Third, modernize incrementally. Start with high-friction workflows such as supplier confirmations, inbound receipts, material availability, and production completion posting. These use cases usually deliver visible ROI through reduced manual reconciliation, faster decision cycles, and improved schedule adherence. Then extend the same governance and middleware patterns to quality, maintenance, logistics, and analytics.
Finally, invest in operational resilience architecture. Manufacturing integration is mission-critical because failures can stop production, distort inventory, or delay procurement action. A resilient design includes message durability, replay support, fallback procedures, observability dashboards, and clear accountability for incident response across business and IT teams.

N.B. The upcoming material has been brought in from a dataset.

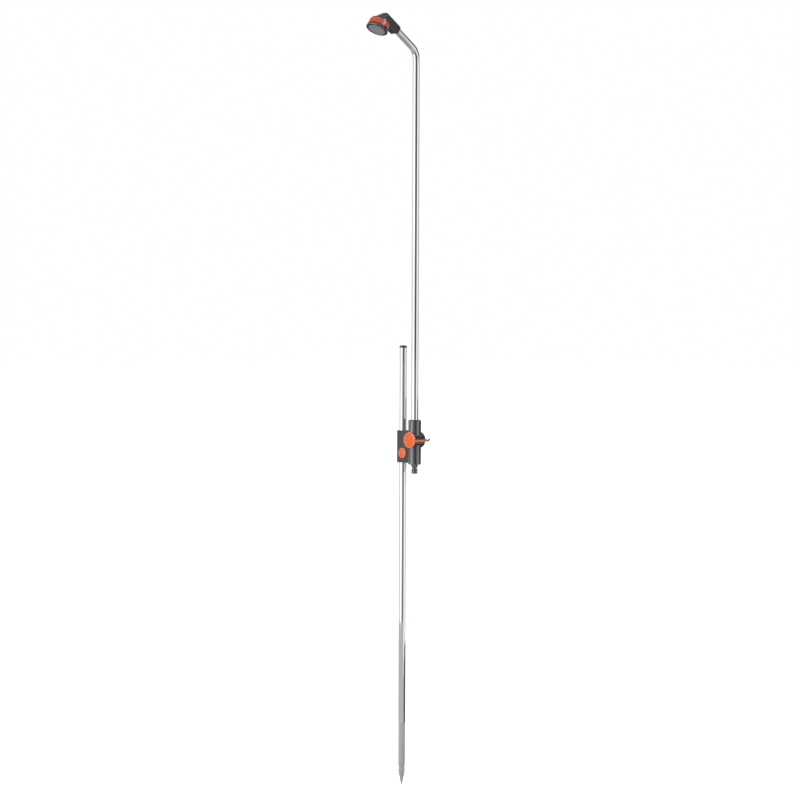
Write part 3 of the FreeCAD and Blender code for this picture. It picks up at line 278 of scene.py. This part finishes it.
def make_lamp(name, bearing, elevation, distance, size, power):
    """Soft lamp at a bearing from the camera's direction, aimed at the middle."""
    data = bpy.data.lights.new(name, "AREA")
    data.shape = "SQUARE"
    data.size = size
    data.energy = power
    lamp = bpy.data.objects.new(name, data)
    scene.collection.objects.link(lamp)
    lift = math.radians(elevation)
    level = bearing_direction(bearing)
    middle = (cad_box[0] + cad_box[1]) / 2
    lamp.location = middle + (level * math.cos(lift) + Vector((0, 0, math.sin(lift)))) * distance
    lamp.rotation_mode = "QUATERNION"
    lamp.rotation_quaternion = (middle - lamp.location).to_track_quat("-Z", "Y")
    lamp.visible_glossy = False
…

The strategic outcome: connected enterprise systems that improve manufacturing responsiveness
When procurement, inventory, and production data move through a governed enterprise connectivity architecture, manufacturers gain more than faster interfaces. They gain synchronized workflows, more reliable planning signals, stronger supplier coordination, and better operational trust in enterprise data. That is the foundation of connected operations.
For SysGenPro, the opportunity is to help manufacturers design scalable systems integration that balances ERP control, middleware flexibility, SaaS interoperability, and plant-level execution realities. The most effective programs do not chase integration volume. They build enterprise interoperability that supports modernization, resilience, and measurable business performance across the manufacturing value chain.